Sunday, March 29th, 2009 By David Hansen

The news that Governor Strickland’s education finance proposal is being modeled not by the analytical research resources of the Ohio Department of Education but by a private firm of Driscoll and Fleeter is worth noting on several levels.

First, the Akron Beacon Journal among others scores the move for its obvious obfuscation of the workings of government.  Observers can’t see how ’the sausage is being made’ as they could have when the ODE was doing such work.  We’ve long pointed out that one of the characteristics of a government worthy of a free people is that its inner workings are thoroughly transparent to citizens.  When the Governor hides from public scrutiny the development of the policy he has staked his incumbency on, he is, in effect, insulting the freedom of Ohioans.    
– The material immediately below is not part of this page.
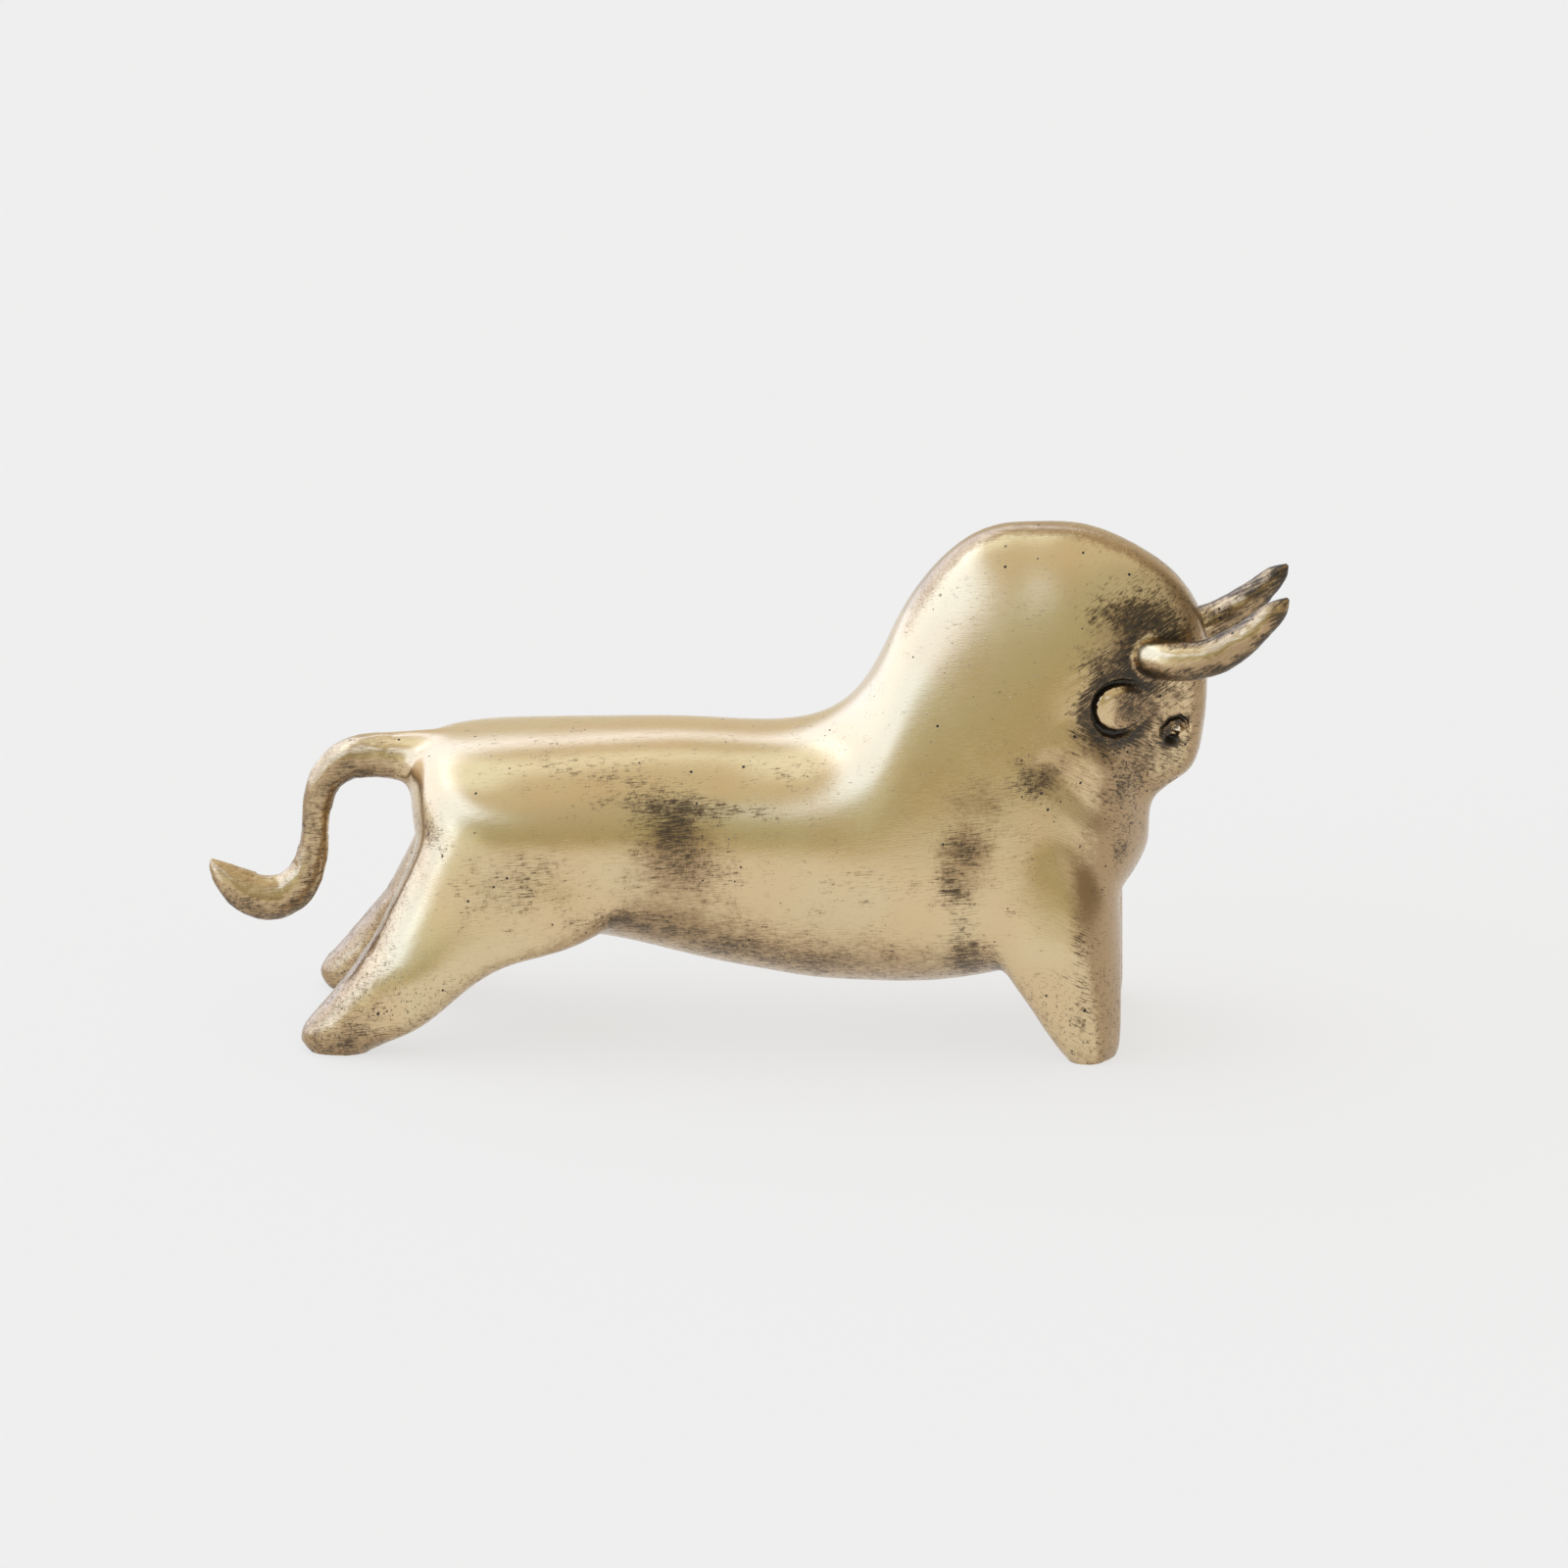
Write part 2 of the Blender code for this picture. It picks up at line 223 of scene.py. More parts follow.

Second, the Governor has turned to a firm which has enjoyed a cozy relationship with a key vested interest in the school funding debate.  As the AP notes Driscoll and Fleeter are “….on the payroll of a private tax institute run by the Ohio School Boards Association…”.  That’s a pretty generous assessment as any examination of the public record would reveal that the OSBA, their so-called private tax institute (”Education Tax Policy Institute”) and Driscoll and Fleeter are a thoroughly integrated entity.  Just take a look at the ETPI’s tax filing submitted in August of last year (available through Guidestar service, free registration required) and you’ll see it was initially ’signed’ by Rich Levin, a former partner in Driscoll and Fleeter and now the state’s tax commissioner — some 18 months after Levin had left private practice for his current position. 
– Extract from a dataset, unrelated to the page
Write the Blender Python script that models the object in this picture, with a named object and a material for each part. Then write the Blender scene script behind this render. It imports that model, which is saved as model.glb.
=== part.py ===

Much research has documented that school finance in Ohio is a largely a political exercise distributing tax dollars among and according to the interests of adults who work in the system and the bureaucracies they control, all according to their relative political power.  The interests of children and their parents, relatively powerless in the universe of school politics, come in a distant second in this exercise.  (See for example, this report by our Matt Carr.)  

By outsourcing the design of his proposed system to the OSBA, the Governor continues to put the interests of education bureaucrats over that of children and parents. 
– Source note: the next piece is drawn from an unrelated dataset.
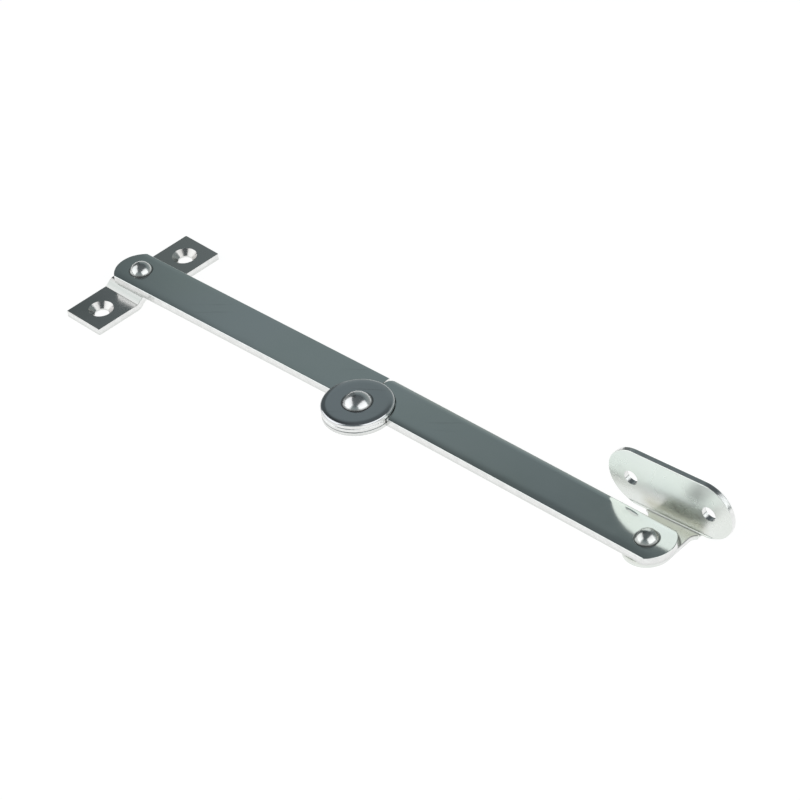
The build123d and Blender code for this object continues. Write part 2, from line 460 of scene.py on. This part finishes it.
ACROSS = (0, 1, 0)
LEVEL_FACES = [(UP, 1.0)]
NOWHERE_TORN = (UP, -1.0, -0.9)
print("pivots in mm:", np.round(np.array([foot_pivot, knuckle, lid_pivot]) * 1000, 1).tolist())

# %% [markdown]
# ## The arms
# They have the cool coat and the best mirror of all, because they are rolled strip that nothing
# has bent. Each has painted shade: dark lines round its rivet head, round the cover disc and in
# the split between the two half-thick eyes. The lid arm's edges are rolled down much more than
# the foot arm's, so each arm gets a finish of its own.

# %% Arms
HALF_ARM = 0.008
NEAR_WIDTH, FAR_WIDTH = 0.004, 0.0022
arm_cut = (UP, arm_low + 0.0006, arm_low + 0.0014)
# eye_split is a painted shade line in the split between the two half-thick eyes.
eye_split = (knuckle, 0.0125, (arm_low + arm_high) / 2, 0.0003)


def arm_zinc(name, pivot, heading, near_roll, far_roll):
    """The cool coat on an arm that runs from its pivot along this heading."""
    start = (*pivot, 0)

    def near_rim(tree, place):
        return rolled(tree, place, start, heading + math.pi, HALF_ARM, NEAR_WIDTH)

    def far_rim(tree, place):
        return rolled(tree, place, start, heading, HALF_ARM, FAR_WIDTH)

    return zinc(name, COOL, 0.10, heading, LEVEL_FACES, arm_cut,
                # The rings are painted shade round the rivet head and round the cover disc.
                rings=[(pivot, 0.0038, 0.0044), (knuckle, 0.0122, 0.0127)],
                seams=[eye_split],
                presses=[(near_roll, near_rim), (far_roll, far_rim)])


wear(arm_zinc("foot_arm_zinc", foot_pivot, math.radians(2.5), 0.00003, 0.00003), "foot_arm")
wear(arm_zinc("lid_arm_zinc", lid_pivot, math.radians(1.6), 0.00010, 0.00032), "lid_arm")

# %% [markdown]
# ## The two brackets
# The foot bracket came out of the bath a little warmer and duller, and both of its bends are
# strained. The lid bracket's plate is the least polished face of the stay and reflects as a soft
# blur. Its fold is painted a darker straw colour, partly a tinted coat and partly painted shade in
# the fold. Its level faces count as flat only below the top of the fold, which leaves the tab flat
# and makes the upright plate's top an edge. Both brackets carry painted shade: dark lines round
# the end of the arm that lies on them.

# %% Brackets
foot_bends = [(ACROSS, 0.0085, 0.0024), (ACROSS, -0.0085, 0.0024)]
wear(zinc("foot_zinc", WARM, 0.19, math.radians(90), LEVEL_FACES, (UP, 0.0006, 0.0013),
          # The ring and seam are painted shade round the end of the foot arm.
          rings=[(foot_pivot, 0.0083, 0.0089)],
          seams=[(foot_pivot, 0.0095, tab_high, 0.0002)],
          crease=(STRAINED, 0.28, foot_pivot, 0.02, foot_bends)),
     "foot_bracket")

PLATE_TURN = math.radians(4.5)
FOLD_TOP = 0.008
plate_way = (-math.sin(PLATE_TURN), math.cos(PLATE_TURN), 0)
wear(zinc("plate_zinc", PLATE, 0.25, PLATE_TURN, [(UP, FOLD_TOP), (plate_way, 1.0)],
          NOWHERE_TORN,
          # The ring and seam are painted shade round the end of the lid arm, on the tab and its
          # edge.
          rings=[(lid_pivot, 0.0094, 0.0106)],
          seams=[(lid_pivot, 0.0165, tab_high - 0.0002, 0.0006)],
          # The crease is partly a straw-tinted coat and partly painted shade in the fold.
          crease=(STRAW_AND_FOLD_SHADE, 0.26, lid_pivot, 0.0195, [(UP, 0.0075, 0.0045)])),
     "lid_bracket")


# %% [markdown]
# ## The cover disc and the rivets
# The disc is stamped, so its rim is rolled all round, and it is rubbed a little darker than the
# arms. The rivet heads are cold-formed and less polished. The last of the painted shade is the
# dark line at the foot of each head, and a hairline where the disc meets the arm.

# %% Disc and rivets
HAIRLINE = 0.00005
HEAD_SHADE = 0.0007


def disc_rim(tree, place):
    """The rolled rim of the cover disc."""
    return dished(tree, place, knuckle, 0.0123, 0.003)


wear(zinc("disc_zinc", RUBBED, 0.12, 0.0, LEVEL_FACES, NOWHERE_TORN,
          # The ring round the rivet head and the hairline at the arm are painted shade.
          rings=[(knuckle, 0.0048, 0.0055)],
          seams=[(knuckle, 0.0128, arm_high, HAIRLINE)],
          presses=[(0.00025, disc_rim)]),
     "cover_disc")
wear(zinc("rivet_zinc", HEAD, 0.22, 0.0, LEVEL_FACES, NOWHERE_TORN,
          rings=[],
          # These seams are painted shade: the dark line at the foot of each rivet head.
          seams=[(foot_pivot, 0.0042, arm_high, HEAD_SHADE),
                 (lid_pivot, 0.0042, arm_high, HEAD_SHADE),
                 (knuckle, 0.0052, disc_high, HEAD_SHADE)]),
     "foot_rivet", "knuckle_rivet", "lid_rivet")

# %% [markdown]
# ## The studio
# Polished metal shows its surroundings, so they are most of its look. The level faces mirror the
# upper walls of the room, which are a muted green-grey with a pool of light that ends near the
# foot of the stay. The rolled rims mirror them lower down, where they are paler. The camera sees
# plain white behind the stay, because the background asks whether a ray comes straight from it.

# %% The room
POOL_END = math.radians(144.6)
UNLIT_STRENGTH = 0.45
WALLS = [
    (0.00, (0.36, 0.39, 0.385)),
    (0.17, (0.33, 0.36, 0.355)),
    (0.40, (0.275, 0.315, 0.318)),
    (0.56, (0.204, 0.243, 0.250)),
    (0.61, (0.196, 0.237, 0.246)),
    (0.64, (0.182, 0.219, 0.227)),
    (0.67, (0.108, 0.129, 0.134)),
    (0.77, (0.095, 0.110, 0.118)),
    (1.00, (0.12, 0.135, 0.14)),
]


def level_way(angle):
    """A level direction at this angle to X."""
    return (math.cos(angle), math.sin(angle), 0)


def room():
    """The world: white to the camera, else walls that are pale low down and grey-green above."""
    world = bpy.data.worlds.new("studio")
    bpy.context.scene.world = world
    tree = new_tree(world)
    direction = tree.nodes.new("ShaderNodeTexCoord").outputs["Generated"]
    height = dot(tree, direction, UP)
    beside = dot(tree, direction, level_way(POOL_END + math.pi / 2))
    behind = dot(tree, direction, level_way(POOL_END))
    unlit = overlap(tree, between(tree, beside, -0.005, 0.020), between(tree, behind, 0.3, 0.5))
    walls = add_node(tree, "Background")
    join(tree, ramp(tree, height, WALLS), walls.inputs["Color"])
    join(tree, between(tree, unlit, 0.0, 1.0, 1.0, UNLIT_STRENGTH), walls.inputs["Strength"])
    white = add_node(tree, "Background", Color=(1, 1, 1, 1), Strength=1.0)
    seen = tree.nodes.new("ShaderNodeLightPath").outputs["Is Camera Ray"]
    backdrop = blend_shader(tree, seen, walls.outputs["Background"], white.outputs["Background"])
    out = tree.nodes.new("ShaderNodeOutputWorld")
    join(tree, backdrop, out.inputs["Surface"])
    print("room: dome and white backdrop")


room()


# %% [markdown]
# ## The table
# Every upright edge of the stay mirrors the white table that it lies on. A matt top under soft
# light would come out grey, so most of what the camera and the reflections see of it is an even
# white glow. The matt share still takes the soft shadow of the stay.

# %% The table
TABLE_COLOUR = (0.92, 0.93, 0.925, 1)
GLOW_STRENGTH = 1.15
GLOW_SHARE = 0.8
TABLE_HALF = 4.0
TABLE_GAP = 0.0001


def table_top(half, height):
    """A square floor of this half side, as one face."""
    mesh = bpy.data.meshes.new("table_top")
    corners = [(x * half, y * half, height) for x, y in ((-1, -1), (1, -1), (1, 1), (-1, 1))]
    mesh.from_pydata(corners, [], [(0, 1, 2, 3)])
    floor = bpy.data.objects.new("table_top", mesh)
    bpy.context.scene.collection.objects.link(floor)

    material = bpy.data.materials.new("white_table")
    tree = new_tree(material)
    matt = add_node(tree, "BsdfDiffuse", Color=TABLE_COLOUR)
    glow = add_node(tree, "Emission", Color=(1, 1, 1, 1), Strength=GLOW_STRENGTH)
    rays = tree.nodes.new("ShaderNodeLightPath")
    seen = maths(tree, "MAXIMUM", rays.outputs["Is Camera Ray"], rays.outputs["Is Glossy Ray"])
    share = maths(tree, "MULTIPLY", seen, GLOW_SHARE)
    mixed = blend_shader(tree, share, matt.outputs["BSDF"], glow.outputs["Emission"])
    out = tree.nodes.new("ShaderNodeOutputMaterial")
    join(tree, mixed, out.inputs["Surface"])
    mesh.materials.append(material)
    print("table top:", 2 * half, "m square")


table_top(TABLE_HALF, low[2] - TABLE_GAP)

# %% [markdown]
# ## The camera
# It looks down on the stay from the front right, through a long lens so that the two arms stay
# almost parallel, and it is rolled a little so that the stay runs down across the frame.

# %% Camera
AZIMUTH = math.radians(50.025)
ELEVATION = math.radians(38.76)
ROLL = math.radians(-6.99)
DISTANCE = 1.0982
LENS = 151.84
AIM_SHIFT = (0.0011, 0.0070)

aim = Vector((middle[0] + AIM_SHIFT[0], middle[1] + AIM_SHIFT[1], arm_high))


def outward(azimuth, elevation):
    """The direction from the stay to something at this azimuth and elevation."""
    return Vector((
        math.cos(elevation) * math.sin(azimuth),
        -math.cos(elevation) * math.cos(azimuth),
        math.sin(elevation),
    ))


forward = -outward(AZIMUTH, ELEVATION)
sideways = Vector(level_way(AZIMUTH))
upward = sideways.cross(forward)
right = math.cos(ROLL) * sideways + math.sin(ROLL) * upward
up = -math.sin(ROLL) * sideways + math.cos(ROLL) * upward

lens = bpy.data.cameras.new("camera")
lens.lens = LENS
lens.sensor_width = 36
lens.clip_start = 0.01
camera = bpy.data.objects.new("camera", lens)
bpy.context.scene.collection.objects.link(camera)
turn = Matrix((right, up, -forward)).transposed().to_4x4()
camera.matrix_world = Matrix.Translation(aim - DISTANCE * forward) @ turn
bpy.context.scene.camera = camera
print("camera at", [round(v, 3) for v in camera.matrix_world.translation])


# %% [markdown]
# ## The lamps
# Two soft boxes stand left and right of the camera with a gap between them. That gap is the dark
# streak in each rivet head and countersink, and the boxes are the two bright patches beside it.

# %% Lamps
def soft_box(name, side_angle, elevation, distance, size, power):
    """A soft box aimed at the stay, side_angle round from the camera (left is negative)."""
    lamp = bpy.data.lights.new(name, "AREA")
    lamp.shape = "RECTANGLE"
    lamp.size, lamp.size_y = size
    lamp.energy = power
    box = bpy.data.objects.new(name, lamp)
    bpy.context.scene.collection.objects.link(box)
    direction = outward(AZIMUTH + math.radians(side_angle), math.radians(elevation))
    box.location = aim + distance * direction
    box.rotation_euler = direction.to_track_quat("Z", "Y").to_euler()
    print(name, "at", [round(v, 2) for v in box.location])


soft_box("left_box", -98, 32, 1.2, (1.6, 1.15), 6.6)
soft_box("right_box", 46, 35, 1.1, (1.5, 1.0), 5.4)

# %% [markdown]
# ## Finish
# The Standard view shows colours as they are, with pure white as pure white.

# %% Finish
bpy.context.scene.view_settings.view_transform = "Standard"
Finally, we just have to ask why the Governor allows himself the freedom to choose a for-profit provider in the vital task of designing a new school finance system when he won’t permit the same choice to Ohio children and their parents seeking to get the best possible education?   Clearly Strickland’s objections to for-profit schools are not based on consistently applied principles.  And our research shows that they aren’t based on fact, either.  The reality is the Governor just continues to serve up special interest politics when it comes to school finance reform.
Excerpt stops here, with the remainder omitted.